Of course Kendra’s hair looked hacked, of course she’d need to visit an experienced beautician to “fix” it – but still, it was funny. Savagely funny.
That summer, without warning, there were many surprise haircuts. Unspoken rules developed; she who had been the recipient of a surprise haircut was on the prowl to deliver the next one and so it went all summer.
I found girls hiding in the tack room crying over an attack and each time, I left them alone to come to the realization that our hair does not define us and despite feeling attacked and violated, it was, in actuality, just hilarious fun.
Toward the end of summer, I was reaching into a tack box to retrieve a favorite half pad when I heard several sets of boots running at me yelling “SUPRISE HAIRCUT.” The deed was done so swiftly and savagely I didn’t have time to defend myself. Despite being 30 years older than the girls, I too lost a good three inches of sun streaked hair. As a group, we fell to the ground laughing – each of us had lost something, and each of us needed to come to the conclusion that we we’d lost was simply an unhelpful attachment to something we assumed defined us, but in fact, this was a fallacy.

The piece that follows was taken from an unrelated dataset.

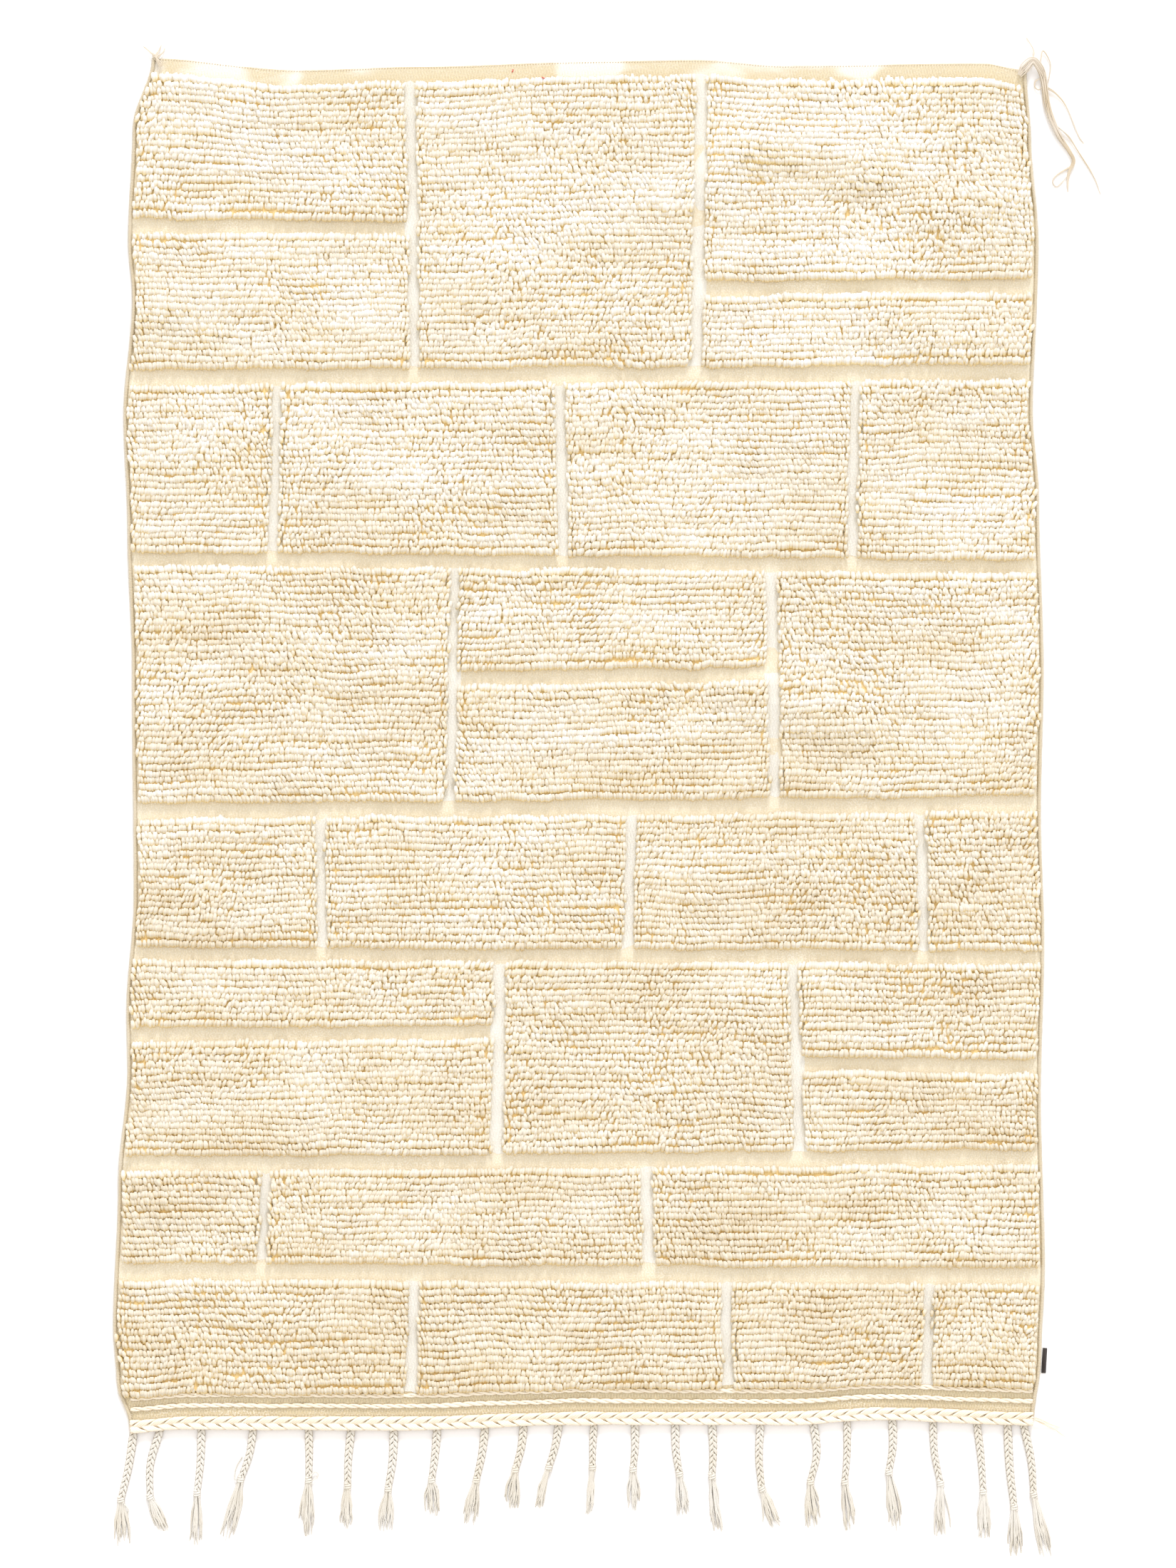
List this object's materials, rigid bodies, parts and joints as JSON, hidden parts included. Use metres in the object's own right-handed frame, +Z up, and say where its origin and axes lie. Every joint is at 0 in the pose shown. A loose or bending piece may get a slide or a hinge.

Perhaps the best part of the joke is “Get over yourself.”
Whenever I tell this story, even to barn girls, people squirm and one or two invariably let me know “That’s not even remotely funny Joell.” And of course, they are basically correct. But to talk to any of those teens about “the summer of Surprise Haircut” and they all fall into peals of deep laughter.
Was this just a particularly rough bunch of teens that year?
Perhaps, but I think not.
By now you know that our horses are primarily Off Track Thoroughbreds and almost exclusively geldings. When we turn them out in pasture for their social time, you can’t help but marvel at the shenanigans that happen with healthy horses of all ages get to roll and run and wrestle.
Most of the time it’s all good fun but sometimes there are bruises and bleeding. Roles are developed and re-organized, personalities and preferences bubble up and we watch the horses explore limits, push boundaries, try out new behaviors and discover, over and over again – the joy of mischief.
So what is mischief and why is it charming? Is it character building? Is it healthy?
I think the important part about mischief is that it’s an illustration that somebody feels safe enough to push boundaries in a joyful way. Do lines get crossed? They do and most often the boundary crosser is rebuked for their efforts. But if that boundary is pushed just enough – we laugh and laugh and bonds are created and strengthened, community and friendships are developed and life is simply…. Better.
It’s the same with teen girls and adolescent Thoroughbreds.
Humor is multi-layered and complicated. Mischief takes this one step further and illustrates complex ideas such as rules and how to point out how ineffective they might be, social context of understanding, absurdity and more. If you want to get all “neuroscience-ish” about it, you might see how Theory of Mind is developing, the rich dance of boundaries and relationships, advocacy, agency are developed and re-shaped.
For the record, this is turning out to be “The Summer of the Well-Placed Plastic Snake.”